Actually, yes. Although Wicked is amazing, I must confess that his 'pay attention to this fact but not this one' really wore on me. He ingeniously solved some of the "problems" inherent in combining MGM and Baum, such as the silver/ruby slippers...silver but opalescent, almost ruby in the right light [and the musical "fixed" this even more perfectly, I might add] but with other factors he just let it be inconsistent. Personally, I would have taken the time to bridge all the incongruities with some kind of logic. Oh well. But as for Tink, you could be right. But I'm guessing it chalks up tot he fact that MOST people don't write her name correctly.
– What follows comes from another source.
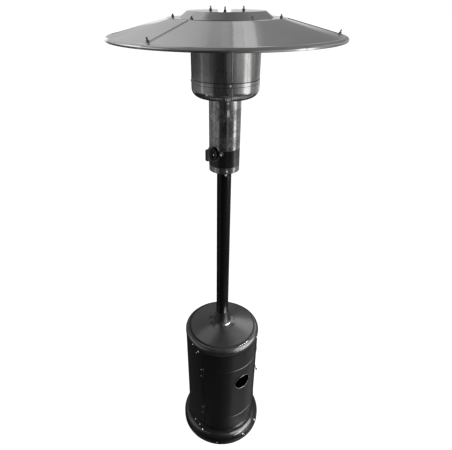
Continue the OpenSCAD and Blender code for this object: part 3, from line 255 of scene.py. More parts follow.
# Where a coat is grimy: grooves lie between two heights and rings between two radii, stains gather in patches
# between two radii, and shaded places lie behind the axis and beyond a radius
def grimeMasks(tree, look):
    masks = []
    for group, places in ((heightGroup, look["grooves"]), (ringGroup, look["rings"])):
        masks += [useGroup(tree, group, Low=low, High=high, Soft=look["grooveSoft"]) for low, high in places]
    if "stains" in look:
        inner, outer, scale = look["stains"]
        stained = mapRange(tree, noiseNode(tree, objectPlace(tree), scale, Detail=3), 0.42, 0.56, 0.0, 0.85)
        ring = useGroup(tree, ringGroup, Low=inner, High=outer, Soft=look["stainSoft"])
        masks.append(times(tree, stained, ring))
    if "shaded" in look:
        start, full, inner = look["shaded"]
        behind = mapRange(tree, splitParts(tree, objectPlace(tree))["Y"], start, full)
        ring = useGroup(tree, ringGroup, Low=inner, High=1.0, Soft=look["shadeSoft"])
        masks.append(times(tree, behind, ring))
    return masks


# A sprayed coat: dark pigment, orange peel, dust on top faces that on the lid is also painted sheen, bare metal along
# worn edges, and no gloss in its grime.
# "crisp" gives two radii between which the gloss is sharper, and "flare" tilts the gloss below a height
def coatMaterial(name, look):
    material, tree, shader = newMaterial(name)
    shader.inputs["Specular IOR Level"].default_value = look["specular"]
    shader.inputs["Coat Weight"].default_value = look["coat"]
    shader.inputs["Coat Roughness"].default_value = look["coatRoughness"]
    smudge = smudges(tree, look)
    dustAndSheen = useGroup(tree, dustAndSheenGroup, Amount=look["dustAndSheen"], Scale=look["dustAndSheenScale"])
    wear = useGroup(tree, wearGroup, Radius=look["wearRadius"], Amount=look["wear"])
    base = mixColour(tree, mapRange(tree, smudge, 0.3, 0.7), grey(look["colour"] * 0.8), grey(look["colour"] * 1.25))
    # Dust, and on the lid painted sheen, lighten the colour of faces that look up
    dustAndSheenColoured = mixColour(tree, dustAndSheen, base, grey(look["dustAndSheenColour"]))
    link(tree, mixColour(tree, wear, dustAndSheenColoured, grey(look["bareMetal"])), shader.inputs["Base Color"])
    rough = mapRange(tree, smudge, 0.25, 0.75, look["roughness"] - 0.05, look["roughness"] + 0.07)
    rough = plus(tree, rough, times(tree, dustAndSheen, look["dustAndSheenRough"]), clamp=True)
    if "crisp" in look:
        inner, outer, sharp = look["crisp"]
        ring = useGroup(tree, ringGroup, Low=inner, High=outer, Soft=look["crispSoft"])
        link(tree, mapRange(tree, ring, 0.0, 1.0, look["coatRoughness"], sharp), shader.inputs["Coat Roughness"])
    masks = grimeMasks(tree, look)
    if masks:
        grime = greatest(tree, masks)
        link(tree, times(tree, minus(tree, 1.0, grime), look["coat"]), shader.inputs["Coat Weight"])
        rough = mathNode(tree, "MAXIMUM", rough, grime)
    link(tree, rough, shader.inputs["Roughness"])
    tilt = None
    if "flare" in look:
        top, bend = look["flare"]
        tilt = bumpNode(tree, useGroup(tree, flareGroup, Top=top, Bend=bend), 1.0, 1.0)
    peel = bumpNode(tree, useGroup(tree, grainGroup, Scale=look["peelScale"]), look["peel"], look["peelDepth"], tilt)
    link(tree, peel, shader.inputs["Normal"])
    link(tree, peel, shader.inputs["Coat Normal"])
    return material


# What all metals share; most have no stretched grain and no waves
metalLook = {"metallic": 1.0, "stretch": (1.0, 1.0, 1.0), "waveScale": 20.0, "wave": 0.0, "waveStretch": 0.25,
             "waveDepth": 0.002, "fineDepth": 0.0003, "lines": (), "lineSoft": 0.0004, "punchSoft": 0.0015,
             "punchShade": 0.02, "punchRough": 0.1, "punchBump": 0.5, "punchDepth": 0.0006}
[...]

... and that's why we love you, Pete.
Honestly, she always seemed more of a Belle (think fussy southern plantation gal) than a Bell to me. (I'm assuming that's the misspelling?)
And I can't get on anyone too much for picking and choosing like that... ol' Shakespeare did that with HISTORY! As Homer Simpson said, "Facts are meaningless. You could use facts to prove anything that's even remotely true."
Actually, that's not how he misspelled it.
Do you mean he wrote "Tinkerbell" instead of "Tinker Bell"?
Even as an editor, I would have to say that's awfully picky of you!
I'm the anonymous above.
Tried to leave my name but somehow messed it up.
-Katharine
It's not picky. It's accurate. If you are using/referring to another author's work, by all means, get it right. It's disrespectful to just assume you know how to spell a character's name and then publish it? Perhaps you wouldn't mind being spelled Catheryn? ;)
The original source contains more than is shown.